Just days after the Sept. 5 launch of the University of Rhode Island’s Business Engagement Center, Executive Director Katharine Hazard Flynn was out in the business community making connections.

At the “We Mean Business Expo” at the Crowne Plaza Providence-Warwick in Warwick on Sept. 10, Flynn handed out brochures and business cards and worked the floor, talking with business owners, including Ray Sepe Sr., president and CEO of Cranston-based Electro Standards Laboratories, and committing to speak at an East Greenwich Chamber of Commerce Business After Hours meeting on Sept. 24.

Though such centers are increasingly sprouting up nationally, other Rhode Island college and university representatives say that, with the exception of the John H. Chafee Center for International Business at Bryant University, there is nothing else like the new URI center in the state.

The point of Flynn’s awareness-raising efforts was not lost on Sepe, whose company does research, manufactures products and provides services found in communications and computer rooms around the world. Sepe, whose company already has a working relationship with students and faculty at URI and other Rhode Island schools, was eager to learn more.

“URI has the correct attitude to work with businesses,” Sepe said, “but I was pleased to see they’ve actually formalized it.”

The new center “will allow more resources to be available to the university that are available to industry as a necessity,” he said. “Universities can benefit by having relationships with companies like ours, because we have technologies we’ve developed that would be helpful to university curriculums, training and internships.”

The new business-engagement center, which includes Flynn, a small staff and a Web portal, is the “front door” through which companies recruiting workers, faculty seeking support for business-related academic research and students seeking internships can find each other, Flynn says.

In a state rich with public and private schools that work hard to connect students with real-world experiences to help narrow the skills gap and keep jobs here, URI’s center is part of a growing and potentially pivotal national trend.

Universities across the country are turning more and more toward establishing Business Engagement Centers like URI’s in order to promote mutually beneficial relationships between the schools, the business community and students, according to Daryl Weinert, associate vice president for research and a former founding executive director of the BEC at the University of Michigan.

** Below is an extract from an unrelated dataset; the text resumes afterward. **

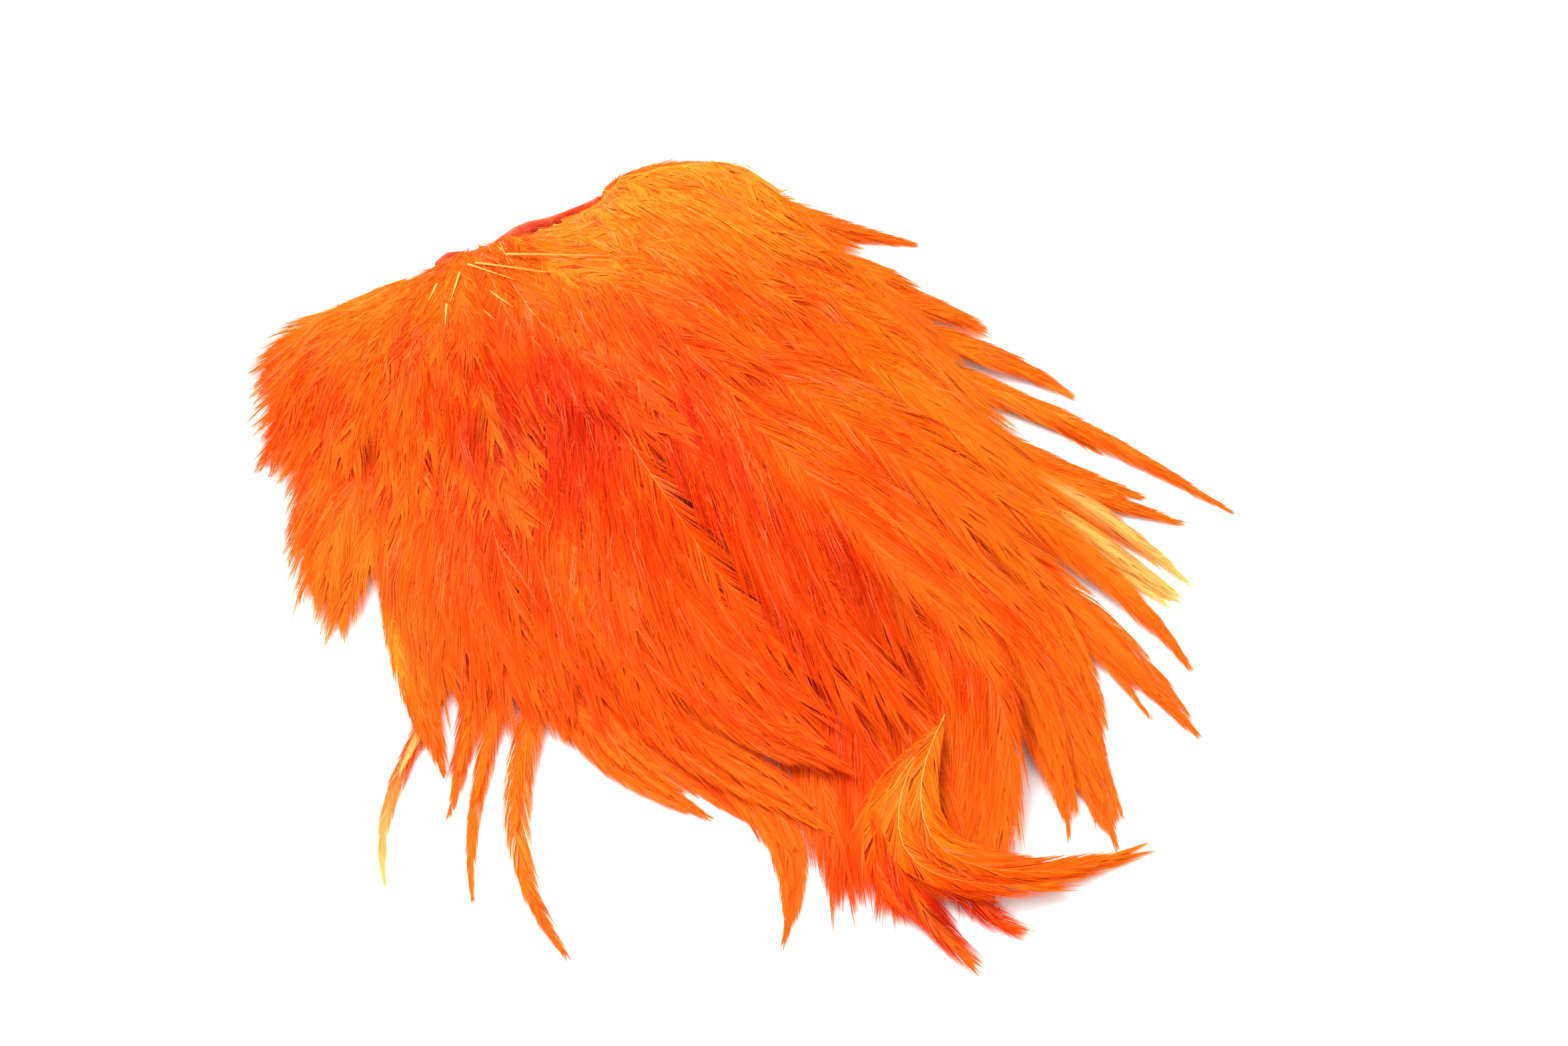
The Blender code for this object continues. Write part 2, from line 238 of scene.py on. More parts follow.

“It’s a holistic approach to corporate relations,” Weinert told Providence Business News in a recent phone interview. “You’re not just one dimensional, only going to companies for philanthropy. You’re going to them as a partner. Within the next 10 to 12 years, all of the tier-one research institutions will have a function like this or an office like this. It goes hand in hand with the increasing role academia is being asked to play in economic development.”